Stepbroken's picture

By "It", I mean being verbally beaten up on a regular basis by my adult (40+ years old) SD.  My husband was a single dad when we met, and my SD was 9.  We got married when she was 11, and when she was 12, we welcomed twin daughters of our own.  My SD was angry and created "storms" when she was a teenager. Her toddler sisters felt the fall-out of continuous arguments, slamming doors, and we tried to keep the peace in the family.  She wouldn't show me respect and my DH told me to not say anything.  Whenever my SD and I had a disagreement, he would come to my SD defense.  Over the years, I've told him I need to be able to make my own relationship with SD.  I can't be asked to be responsible like a mom, but have not rights to treat her like I'm her mom.  I've been in a losing cycle for 30 years.  She's now married and has a child aged 5 who we adore.  But she told me just two days ago, that I can't be trusted to take care of granddaughter because I never took care of her when she was a teenager.  SD moved out of our house at 16, against our wishes.   Now she blames us for not stopping her.  We tried to stop her.  I threatened to sit on her.  But her bio-mom and auntie (DH's sister) told her they'd help her get away from us and they'd pay for her living expenses.  Now, we're the villains.  She couldn't count on us.  We abandoned her.  And now she treats us like we need to pay for her inflated/misremembered memories.  

She told me this the other day as we were celebrating the purchase of my other daughter's wedding dress.  10 minutes before another daughter's engagement party, SD told my husband and I that it was clear we weren't good grandparents and treated her daughter second best.  We needed to learn how to treat all the grandchildren equally moving forward.  We were stunned, I cried and she thought I was crying because I felt guilty.

She's told us that she doesn't tell us about things happening in her life because we haven't earned that right.  I literally don't know what to do.  I'm feeling kicked and gutted.  I've only ever tried to parent her like I parent my other daughters.  I give and give.  I'm human and I've made mistakes, but my god.  She moved out of our house 25 years ago!  She couldn't abide my our curfew hours (10 pm on school nights, midnight on weekends and she was in grade 10).  We asked her to do chores and keep her room clean.  And sometimes, to babysit her sisters.

I know I have to disengage.  But, she's very close with her sisters.   I don't know how to disengage with ripping my family apart.  I feel as though I'm between a rock and a hard place.  I can't and won't take her abuse any longer (and I've only shared a bit).  But if I disengage, my family will be impacted.  I guess that's why I feel "Stepbroken".

I'd love to hear anyone's thoughts and advice.  I truly don't know what to do and how to move forward.  I am and always have been (at least for the past 30 years) dammed if I do, dammed if I don't.

Thanks and sorry for the long rant.

Comments

AgedOut's picture

so she wanted to take the attention off them and hijack it for herself. let her have her snit. don't let her have that power. don't let her ruin these joyous memories for all of you. tell her you're sorry that's how she feels.
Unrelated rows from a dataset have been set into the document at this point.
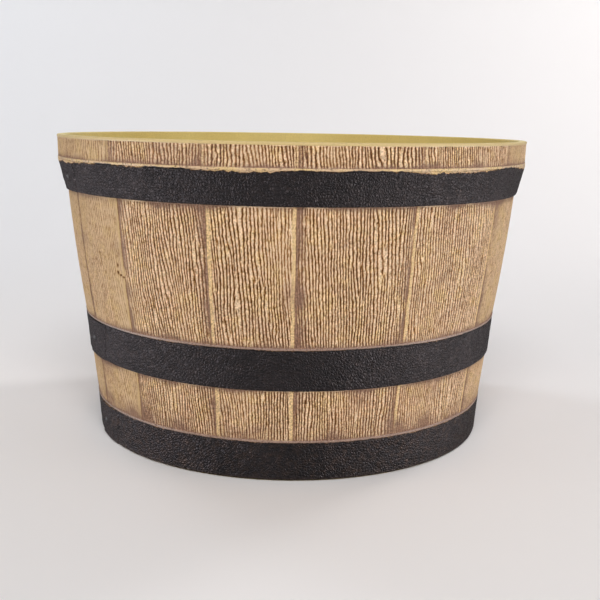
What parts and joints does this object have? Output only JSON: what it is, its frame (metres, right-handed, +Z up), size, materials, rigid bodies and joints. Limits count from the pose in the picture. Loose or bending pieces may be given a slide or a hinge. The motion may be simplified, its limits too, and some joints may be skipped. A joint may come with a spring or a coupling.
{
  "type": "barrel planter",
  "caption": "Round half-barrel planter: moulded tub with wood-grain staves, black riveted hoops, an open top and lift-out drain plugs in its floor.",
  "frame": {"origin": "on the ground under the middle of the tub", "axes": "+Z up along the tub's axis; the pictured front faces -Y, and +X is to its right"},
  "size_m": [0.5599, 0.56, 0.352],
  "materials": {
    "grained_resin": "matt hand-painted resin with a raised wood grain, smooth yellow inside",
    "hoop_black": "satin black paint over a pebbled relief",
    "rivet_black": "satin black paint, worn on the dome",
    "plug_rubber": "matt dark rubber"
  },
  "bodies": {
    "tub": {"tub_shell": "grained_resin", "top_hoop": "hoop_black", "middle_hoop": "hoop_black", "bottom_hoop": "hoop_black", "top_hoop_rivet": "rivet_black", "middle_hoop_rivet": "rivet_black", "bottom_hoop_rivet": "rivet_black"},
    "plug_1": {"drain_plug_1": "plug_rubber"},
    "plug_2": {"drain_plug_2": "plug_rubber"},
    "plug_3": {"drain_plug_3": "plug_rubber"}
  },
  "joints": [
    {"name": "plug_1_lift", "type": "slide", "parent": "tub", "child": "plug_1", "axis": [0, 0, 1], "range_m": [0, 0.04]},
    {"name": "plug_2_lift", "type": "slide", "parent": "tub", "child": "plug_2", "axis": [0, 0, 1], "range_m": [0, 0.04]},
    {"name": "plug_3_lift", "type": "slide", "parent": "tub", "child": "plug_3", "axis": [0, 0, 1], "range_m": [0, 0.04]}
  ]
}
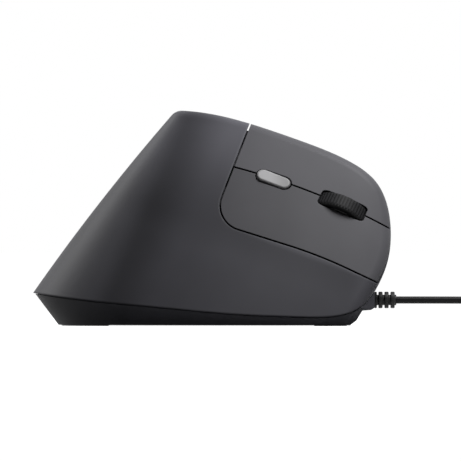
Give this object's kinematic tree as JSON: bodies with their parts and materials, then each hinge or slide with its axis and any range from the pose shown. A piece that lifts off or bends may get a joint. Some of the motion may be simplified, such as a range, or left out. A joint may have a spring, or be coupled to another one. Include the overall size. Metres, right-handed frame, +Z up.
{
  "type": "vertical mouse",
  "caption": "Wired vertical mouse with finger keys, a ribbed scroll wheel, a speed button, thumb buttons and a cord put away in a coil.",
  "frame": {"origin": "middle of the body's box at the desk, cord left out", "axes": "+X to the cord end, -Y the finger side, +Y the thumb side, +Z up"},
  "size_m": [0.2514, 0.0829, 0.0712],
  "materials": {
    "shell": "fine satin texture",
    "key": "fine satin texture",
    "panel": "fine matt texture",
    "button": "satin",
    "tray": "matt",
    "foot": "smooth low-friction sheet",
    "screw": "plain",
    "tyre": "moulded with cross ribs",
    "wheel_plastic": "as moulded",
    "beam": "clear dark",
    "board": "solder mask",
    "switch": "as moulded",
    "plunger": "as moulded",
    "chip": "moulded package",
    "lens": "clear",
    "lamp": "clear red",
    "socket": "as moulded",
    "boot": "soft ribbed",
    "cord": "smooth jacket",
    "plug": "satin",
    "plug_metal": "bright nickel",
    "tongue": "as moulded"
  },
  "bodies": {
    "housing": {"main_shell": "shell", "thumb_panel": "panel", "base_tray": "tray", "rear_foot": "foot", "front_foot": "foot", "base_screws": "screw", "board_screws": "screw", "tray_screws": "screw", "inner_frame": "wheel_plastic", "wheel_emitter": "beam", "wheel_receiver": "beam", "button_board": "board", "side_board": "board", "main_board": "board", "left_switch": "switch", "right_switch": "switch", "speed_switch": "switch", "click_switch": "switch", "back_switch": "switch", "forward_switch": "switch", "sensor": "chip", "sensor_lens": "lens", "sensor_light": "lamp", "cable_socket": "socket", "cable_boot": "boot", "cord_inside": "cord", "cord_run": "cord", "cord_coil": "cord", "cord_tail": "cord", "plug_overmould": "plug", "plug_shell": "plug_metal", "plug_tongue": "tongue"},
    "left_key": {"left_key": "key"},
    "right_key": {"right_key": "key"},
    "left_plunger": {"left_plunger": "plunger"},
    "right_plunger": {"right_plunger": "plunger"},
    "wheel_carriage": {"wheel_carriage": "wheel_plastic"},
    "wheel": {"wheel_hub": "wheel_plastic", "wheel_tyre": "tyre"},
    "click_plunger": {"click_plunger": "plunger"},
    "speed_button": {"speed_button": "button"},
    "speed_plunger": {"speed_plunger": "plunger"},
    "back_button": {"back_button": "button"},
    "back_plunger": {"back_plunger": "plunger"},
    "forward_button": {"forward_button": "button"},
    "forward_plunger": {"forward_plunger": "plunger"}
  },
  "joints": [
    {"name": "left_press", "type": "hinge", "parent": "housing", "child": "left_key", "pos_m": [0.00783, -0.00418, 0.05795], "axis": [0.3525, 0.5516, 0.7559], "range_deg": [0, 0.55], "stiffness_Nm_per_rad": 3, "springref_deg": -0.34},
    {"name": "right_press", "type": "hinge", "parent": "housing", "child": "right_key", "pos_m": [0.00184, -0.01356, 0.0451], "axis": [0.3525, 0.5516, 0.7559], "range_deg": [0, 0.55], "stiffness_Nm_per_rad": 3, "springref_deg": -0.34},
    {"name": "left_switch_travel", "type": "slide", "parent": "housing", "child": "left_plunger", "axis": [-0.1154, 0.8272, -0.5499], "range_m": [0, 0.0003]},
    {"name": "right_switch_travel", "type": "slide", "parent": "housing", "child": "right_plunger", "axis": [-0.1154, 0.8272, -0.5499], "range_m": [0, 0.0003]},
    {"name": "wheel_click", "type": "hinge", "parent": "housing", "child": "wheel_carriage", "pos_m": [0.03114, -0.00611, 0.03924], "axis": [0.3525, 0.5516, 0.7559], "range_deg": [0, 1.6], "stiffness_Nm_per_rad": 1, "springref_deg": -0.57},
    {"name": "wheel_spin", "type": "hinge", "parent": "wheel_carriage", "child": "wheel", "pos_m": [0.04182, -0.00734, 0.03515], "axis": [0.3525, 0.5516, 0.7559], "continuous": true},
    {"name": "click_switch_travel", "type": "slide", "parent": "housing", "child": "click_plunger", "axis": [-0.1154, 0.8272, -0.5499], "range_m": [0, 0.00035]},
    {"name": "speed_press", "type": "slide", "parent": "housing", "child": "speed_button", "axis": [-0.1154, 0.8272, -0.5499], "range_m": [0, 0.0003], "stiffness_N_per_m": 1500, "springref_m": -0.0002},
    {"name": "speed_switch_travel", "type": "slide", "parent": "housing", "child": "speed_plunger", "axis": [-0.1154, 0.8272, -0.5499], "range_m": [0, 0.0003]},
    {"name": "back_press", "type": "slide", "parent": "housing", "child": "back_button", "axis": [0, -1, 0], "range_m": [0, 0.0004], "stiffness_N_per_m": 1500, "springref_m": -0.0002},
    {"name": "back_switch_travel", "type": "slide", "parent": "housing", "child": "back_plunger", "axis": [0, -1, 0], "range_m": [0, 0.0004]},
    {"name": "forward_press", "type": "slide", "parent": "housing", "child": "forward_button", "axis": [0, -1, 0], "range_m": [0, 0.0004], "stiffness_N_per_m": 1500, "springref_m": -0.0002},
    {"name": "forward_switch_travel", "type": "slide", "parent": "housing", "child": "forward_plunger", "axis": [0, -1, 0], "range_m": [0, 0.0004]}
  ],
  "couplings": [
    {"joint": "left_switch_travel", "follows": "left_press", "m_per_rad": 0.031},
    {"joint": "right_switch_travel", "follows": "right_press", "m_per_rad": 0.031},
    {"joint": "click_switch_travel", "follows": "wheel_click", "m_per_rad": 0.0121},
    {"joint": "speed_switch_travel", "follows": "speed_press", "ratio": 1},
    {"joint": "back_switch_travel", "follows": "back_press", "ratio": 1},
    {"joint": "forward_switch_travel", "follows": "forward_press", "ratio": 1}
  ]
}
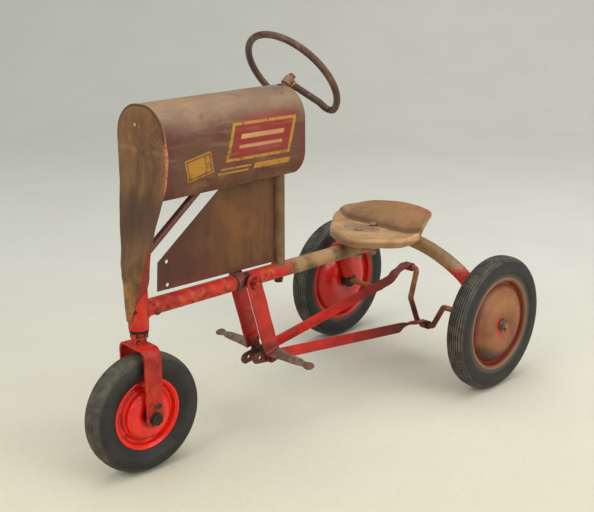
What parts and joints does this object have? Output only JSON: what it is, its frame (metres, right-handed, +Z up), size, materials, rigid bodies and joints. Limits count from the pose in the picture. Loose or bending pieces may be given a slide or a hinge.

Then focus on your happy.

tog redux's picture

This SD was a lost cause at 16 when she moved out, most likely, and certainly is now.  Just take a step back and keep your distance.  Your daughters are adults and can have a relationship with her (though honestly - why do they tolerate her treating their mom like crap?). You can be civil and pleasant but no longer engage in trying to have anything other than a superficial relationship with her.  If she becomes abusive to you at family events, walk away.  This has zero to do with you and what you have and haven't done, and everything to do with a grown woman who likes to play the victim over things that happened 30 years ago.

Don't beat yourself up about it, you did all you could do. Let her go, minimize your investment in her.